Simon Foster – Doctor Foster
For a brief period in 2015, a Bertie Carvel character became the most-hated man in the country. As the cheating husband of Suranne Jones’ titular character in BBC drama Doctor Foster, he became a dartboard target for wronged women everywhere. Smug, arrogant and apparently conscience-free, Simon Foster’s extra-marital affair with Jodie Comer’s Kate was all anybody talked about.
Rupert Murdoch – Ink
Carvel won a coveted Tony award for his role as media mogul Rupert Murdoch in Ink, a play by Quiz and This House playwright James Graham, set against the backdrop of the late sixties as a young Murdoch buys UK tabloid newspaper The Sun.

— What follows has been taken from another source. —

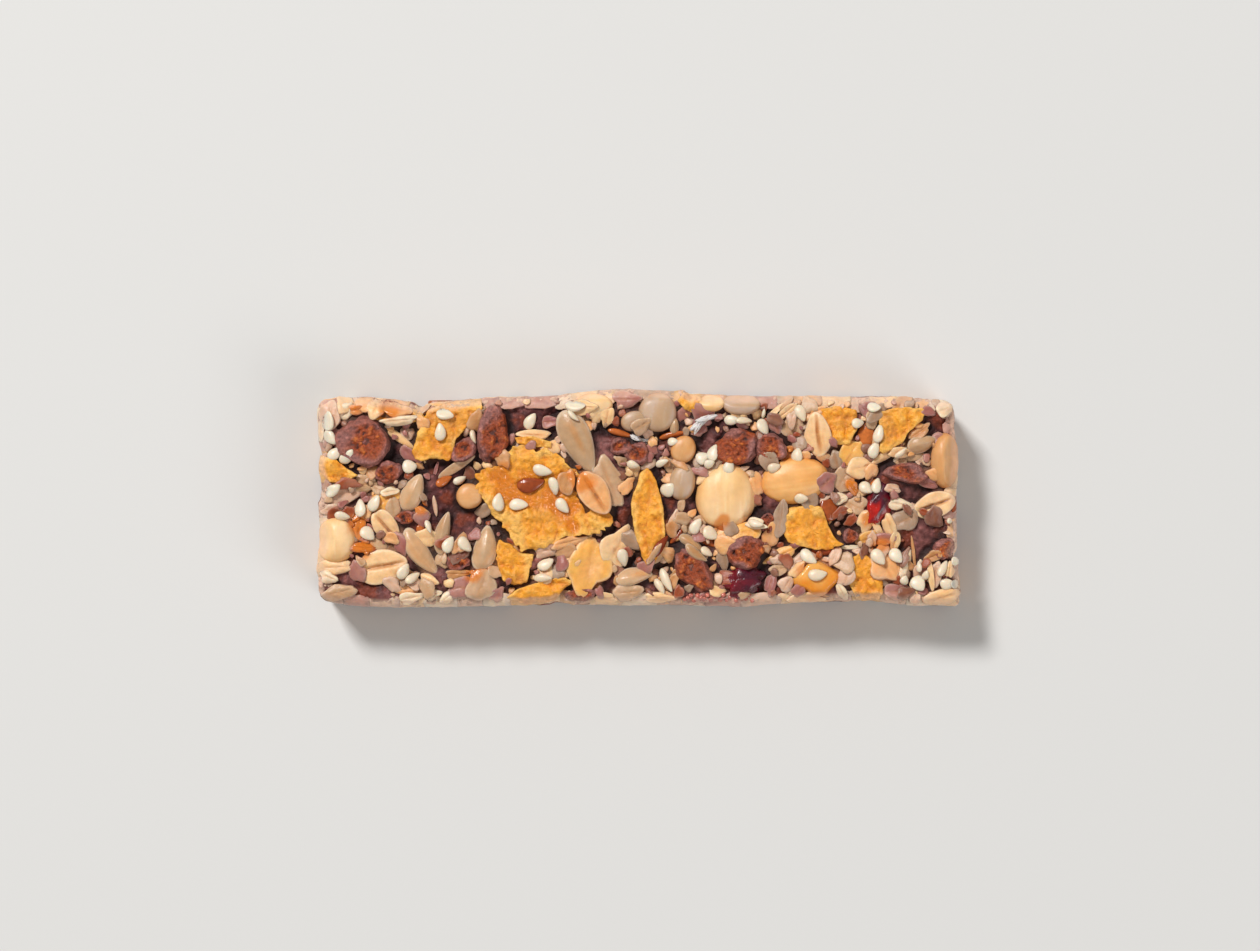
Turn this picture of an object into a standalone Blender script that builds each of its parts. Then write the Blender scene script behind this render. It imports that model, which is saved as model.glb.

Zachariah Osborne – The Pale Horse
One of Carvel’s most recent and prominent screen roles saw him join the twisted Sarah Phelps-Agatha Christie universe. In two-part adaptation The Pale Horse, he plays Zachariah Osborne, a car mechanic who becomes obsessed with the idea that he and lead Mark Easterbrook (Rufus Sewell) have been cursed by witches…
See also: Frank Temple in Baghdad Central, Finn in Babylon
Russell Tovey: History Boy, Werewolf, Slacker, Gamer, Everyman
Rudge – The History Boys
Both on stage at The National and on screen for the 2006 film adaptation of Alan Bennett’s The History Boys, Russell Tovey played Rudge, one of a group of sixth-formers taking the Oxford entrance examination in the 1980s. Alongside Tovey, the play’s cast has included Dominic Cooper, James Corden, Sacha Dhawan and Matt Smith, all of whom went on to very big things.
George Sands – Being Human
Supernatural drama Being Human was never quite the same after the series three departure of the original cast (well, not the original original cast, which had Andrea Riseborough as Annie, didn’t have Poldark’s Aidan Turner as Mitchell, but did have The Crown’s Claire Foy as George’s ex-fiancée Julia). Russell Tovey was there from the start as werewolf George, the beating heart of the Bristol-based flat-share.
Steve – Him & Her
Russell Tovey made a terrific pair with Sarah Solemani (who’s written the currently-in-production BBC drama Ridley Road) in low-key BBC comedy Him & Her. Becky and Steve were loveable slobs whose inertia meant their sitcom’s action never left the confines of their filthy flat. No matter, because they were subject to an onslaught of grotesquely comic visitors, from Becky’s sister Laura (Kerry Howard) to upstairs neighbour Dan (Joe Wilkinson).
Kevin – Looking
Celebrated HBO comedy-drama Looking was hailed by many critics as the male, gay answer to Lena Dunham’s Girls over its three-season lifespan between 2014-2016. The series won well-deserved plaudits for its funny, touching and frank portrayal of the lives of gay men living in San Francisco, navigating career, love lives and family. Tovey played video-game genius Kevin, the boss and sometime love interest of lead Patrick (Jonathan Groff).
Daniel Lyons – Years and Years
Without spoilers, Tovey’s character has a heart-wrenching and gripping storyline in Russell T. Davies’ Years and Years. The six-part BBC series follows three generations of a Manchester family from the present day years into the future, where modern politics, the economy and division over immigration have all worsened in the UK. It’s a powerful drama, and Tovey is right at its heart.
See also: Henry Knight in Sherlock ‘The Hounds of Baskerville’, Midshipman Frame in Doctor Who, Budgie in Gavin & Stacey, Jake in Flesh and Blood, Ray Terrill in the Arrowverse ‘Crisis on Earth X’
Spooky drama The Sister airs at 9pm on Monday 26th, Tuesday 27th, Wednesday 28th and Thursday 29th on ITV.